Some of the blame for the Georgian adventure also goes to the misguided policies of the Bush administration in regard to both Russia and two countries in the Middle East, namely, Syria and Iran. Over the years, Bush and his aides gradually detached Russia from resolving the global problems and contemptuously brushed it aside on issues such as Afghanistan, Iraq and Iran and the Middle East.
Regarding Russia, the Bush administration failed to engage the Russians on an equal footing as partners for peace, opting instead to aggravate Moscow by moving ahead with controversial projects such as the missile and radar system the United States is installing in the Czech Republic and Poland -- both former Warsaw Pact countries. And in addition, rankling Moscow by inviting two former Soviet states, Georgia and Ukraine, to join Nato -- an action perceived by Moscow as outright defiance.

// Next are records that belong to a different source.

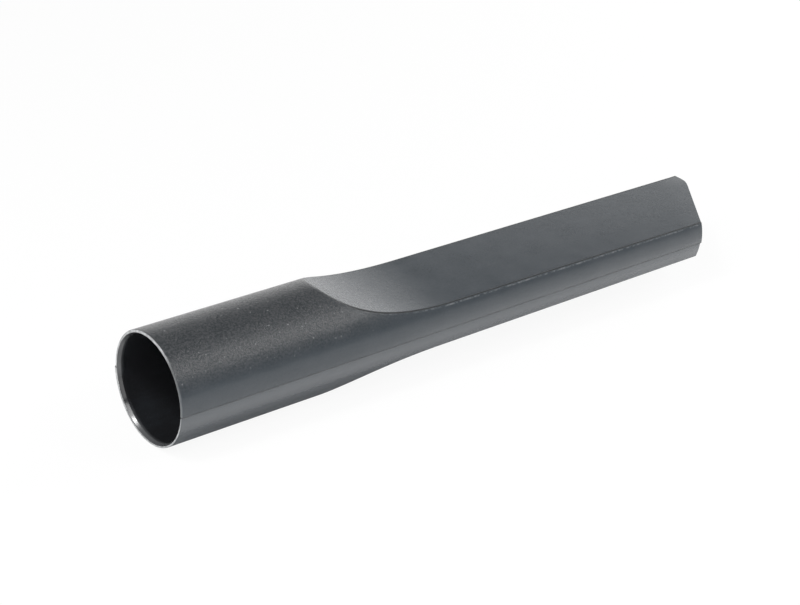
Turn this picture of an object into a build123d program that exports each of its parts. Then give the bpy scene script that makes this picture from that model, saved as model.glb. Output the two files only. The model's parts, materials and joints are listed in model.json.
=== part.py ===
"""Crevice tool for a vacuum cleaner, moulded in one piece of plastic.

A round tube takes the end of a 35 mm wand. Above and below, a scoop sweeps in from the
tube's wall to a long flat, so that the tube goes over into a low, wide nozzle whose two
sides stay the tube's own round wall. The tip is trimmed on a slant, seen from above.

The tool lies along +X: its mouth is at X = 0 and its tip at X = tool_length. The flats
face +Z and -Z, the shorter side of the tip is at -Y, and the origin is the middle of the
mouth's rim. Sizes are in millimetres, and angles in degrees.
"""

from build123d import *
import os
from math import asin, atan, cos, degrees, radians, sin, tan

# Tube: its bore takes the wand, and past it the duct draws in at the draft of the mould's core
bore_radius = 17.5
bore_depth = 45.0
core_draft = 0.1
wall = 1.5
rim_round = 0.4

# Nozzle: half its height where the upper scoop ends, and at the tip
tool_length = 249.0
nozzle_half_height = 7.75
tip_half_height = 6.85
crease_round = 0.5

# Scoops: where each leaves the tube, where it meets the flat, and how steeply it sets off
upper_scoop_start = 61.5
upper_scoop_end = 109.0
upper_scoop_angle = 39.0
lower_scoop_start = 50.0
lower_scoop_end = 103.0
lower_scoop_angle = 29.5

# Tip: the trim is square for a short way in from each side, and runs on a slant between
near_side_length = 226.0
near_square = 1.6
far_square = 7.0
tip_corner_round = 5.0

# Mould: the halves part a little below the middle, and the lower one sits off to the far side
parting_drop = 0.9
mould_shift = 0.5

# How far the cutting shapes run past the tool
overrun = 4.0

tube_radius = bore_radius + wall
flat_taper = atan((nozzle_half_height - tip_half_height) / (tool_length - upper_scoop_end))


def flat_height(x):
    """Half the nozzle's outer height at x."""
    return nozzle_half_height - tan(flat_taper) * (x - upper_scoop_end)


def draw_edge(side, scoop_start, scoop_end, scoop_angle, inset):
    """Draw one edge of the tool, seen from the front, and give its two ends.

    side is 1 for the upper edge and -1 for the lower, and inset moves the edge inwards.
    The scoop is one curve between two straight stretches, and is tangent to both.
    """
    fall = radians(scoop_angle)
    leave_x = scoop_start - inset * sin(fall)
    leave_z = tube_radius - inset * cos(fall)
    land_x = scoop_end - inset * sin(flat_taper)
    land_z = flat_height(scoop_end) - inset * cos(flat_taper)
    # The two straight stretches, run on, cross at the point that the scoop bends towards
    gap = leave_z - land_z + tan(fall) * leave_x - tan(flat_taper) * land_x
    bend_x = gap / (tan(fall) - tan(flat_taper))
    bend_z = leave_z - tan(fall) * (bend_x - leave_x)
    clear_x = leave_x - overrun / tan(fall)
    clear_z = leave_z + overrun
    past_x = tool_length + 2 * overrun
    past_z = land_z - tan(flat_taper) * (past_x - land_x)
    mouth_end = (-overrun, side * clear_z)
    tip_end = (past_x, side * past_z)
    Polyline(mouth_end, (clear_x, side * clear_z), (leave_x, side * leave_z))
    Bezier((leave_x, side * leave_z), (bend_x, side * bend_z), (land_x, side * land_z))
    Line((land_x, side * land_z), tip_end)
    return mouth_end, tip_end


def front_view(inset):
    """Outline of the tool, seen from the front, drawn past both of its ends."""
    with BuildSketch(Plane.XZ) as view:
        with BuildLine():
            upper = draw_edge(1, upper_scoop_start, upper_scoop_end, upper_scoop_angle, inset)
            lower = draw_edge(-1, lower_scoop_start, lower_scoop_end, lower_scoop_angle, inset)
            Line(upper[0], lower[0])
            Line(upper[1], lower[1])
        make_face()
    return view.sketch


# The core of the mould leaves the hollow: a round bore, then a duct one wall further in
with BuildPart() as core:
    with BuildSketch(Plane.YZ.offset(-overrun / 2)):
        Circle(bore_radius)
    extrude(amount=bore_depth + overrun / 2)
    with BuildSketch(Plane.YZ.offset(bore_depth)):
        Circle(bore_radius)
    extrude(amount=tool_length, taper=core_draft)
    extrude(front_view(wall), amount=tube_radius, both=True, mode=Mode.INTERSECT)

with BuildPart() as crevice_tool:
    # The two halves of the mould give the tube its round section and its two parting lines
    parting_angle = degrees(asin(parting_drop / tube_radius))
    with BuildSketch(Plane.YZ) as section:
        with BuildLine():
            upper_half = CenterArc((0, 0), tube_radius, -parting_angle, 180 + 2 * parting_angle)
            lower_half = CenterArc(
                (mould_shift, 0), tube_radius, 180 + parting_angle, 180 - 2 * parting_angle
            )
            Line(upper_half @ 1, lower_half @ 0)
            Line(lower_half @ 1, upper_half @ 0)
        make_face()
    extrude(amount=tool_length + overrun)

    # The scoops and flats cut the tube down to the nozzle
    extrude(front_view(0), amount=tube_radius + overrun, both=True, mode=Mode.INTERSECT)

    # A small round along the creases, where the scoops and flats meet the round sides
    across = crevice_tool.edges().filter_by(GeomType.LINE).filter_by(Axis.Y)
    along = crevice_tool.edges().filter_by_position(Axis.X, overrun, tool_length) - across
    between_flats = along.filter_by_position(Axis.Z, -tip_half_height / 2, tip_half_height / 2)
    fillet(along - between_flats, crease_round)

    # The outer edge of the mouth is rounded over
    rim = crevice_tool.edges().group_by(Axis.X)[0].filter_by(GeomType.CIRCLE)
    fillet(rim, rim_round)

    # The tip is trimmed, seen from above
    with BuildSketch(Plane.XY) as tip_waste:
        beside = tube_radius + overrun
        past = tool_length + 2 * overrun
        slant_end = (tool_length, tube_radius - far_square)
        with BuildLine():
            Polyline(
                (near_side_length, -beside),
                (near_side_length, near_square - tube_radius),
                slant_end,
                (tool_length, beside),
                (past, beside),
                (past, -beside),
                close=True,
            )
        make_face()
        fillet(tip_waste.vertices().sort_by_distance(slant_end)[0], tip_corner_round)
    extrude(amount=tube_radius, both=True, mode=Mode.SUBTRACT)

    # The hollow runs right through, from the mouth to the tip
    add(core.part, mode=Mode.SUBTRACT)

crevice_tool.part.label = "crevice_tool"
os.makedirs("parts", exist_ok=True)
export_step(crevice_tool.part, "parts/crevice_tool.step")
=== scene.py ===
"""Crevice tool for a vacuum cleaner: its skin, its plastic and a plain photo stage.

The skin follows the same rule as the CAD solid. Two half rounds, one above the other, are
cut down by a scoop and a flat each, the hollow follows one wall further in, and the tip
is trimmed on a slant. Sizes are in metres, and the tool lies along +X from its mouth.
"""

import json
import math

import bmesh
import bpy
from bpy.props import FloatProperty, FloatVectorProperty, IntProperty, PointerProperty
from mathutils import Matrix, Vector


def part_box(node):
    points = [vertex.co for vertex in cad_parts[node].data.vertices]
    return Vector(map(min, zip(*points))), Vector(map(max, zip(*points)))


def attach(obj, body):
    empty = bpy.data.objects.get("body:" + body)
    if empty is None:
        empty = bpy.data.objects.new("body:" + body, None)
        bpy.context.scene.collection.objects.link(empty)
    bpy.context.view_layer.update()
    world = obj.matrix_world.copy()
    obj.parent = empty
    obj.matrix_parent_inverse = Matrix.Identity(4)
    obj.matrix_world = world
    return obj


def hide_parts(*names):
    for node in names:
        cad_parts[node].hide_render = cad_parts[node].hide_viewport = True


bl_info = {
    "name": "Crevice tool",
    "version": (1, 0, 0),
    "blender": (4, 5, 0),
    "location": "View3D > Sidebar > Crevice tool",
    "description": "Makes a moulded crevice tool for a vacuum cleaner and a plain stage for it",
    "category": "Add Mesh",
}

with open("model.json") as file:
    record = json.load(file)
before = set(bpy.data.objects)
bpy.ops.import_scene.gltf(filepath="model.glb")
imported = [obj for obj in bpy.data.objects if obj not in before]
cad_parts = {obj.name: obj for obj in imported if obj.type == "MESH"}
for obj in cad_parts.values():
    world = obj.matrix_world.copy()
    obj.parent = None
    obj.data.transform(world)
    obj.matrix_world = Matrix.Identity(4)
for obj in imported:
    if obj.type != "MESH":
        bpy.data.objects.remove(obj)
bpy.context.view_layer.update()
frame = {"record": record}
tool_low, tool_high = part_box("crevice_tool")
wand_socket = frame["record"]["mounts"][0]["dims"]

MM = 0.001
bore = wand_socket["r_mm"] * MM

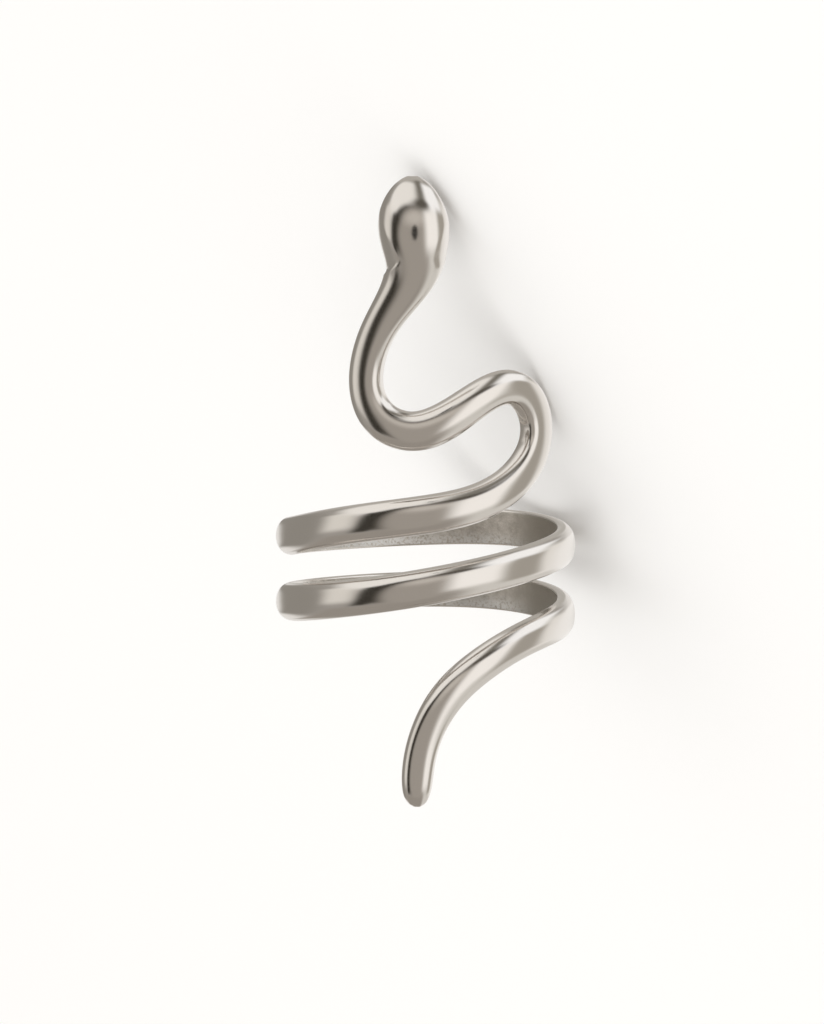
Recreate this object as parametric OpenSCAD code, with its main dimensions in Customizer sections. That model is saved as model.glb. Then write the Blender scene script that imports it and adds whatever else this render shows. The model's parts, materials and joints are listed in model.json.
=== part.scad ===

For the time being, Nato and Russia are boycotting each other but both would be talking soon. Russia’s newly gained petro-strength and increased confidence will make the West’s leadership see the crisis as a manufactured-crisis and they would like to avoid any chance of starting a new cold war. Thus far, the language coming out of the western capitals, mainly London, suggests that they seemingly are towing Washington’s line in whose leadership Nato wanted to install the missile defence shields in Poland and Czech Republic, both former Warsaw Pact members. After the conflict with Russia, Georgian designs to be part of Nato may not go weaker but the Alliance’s keenness to offer membership to Georgia would certainly be dampened.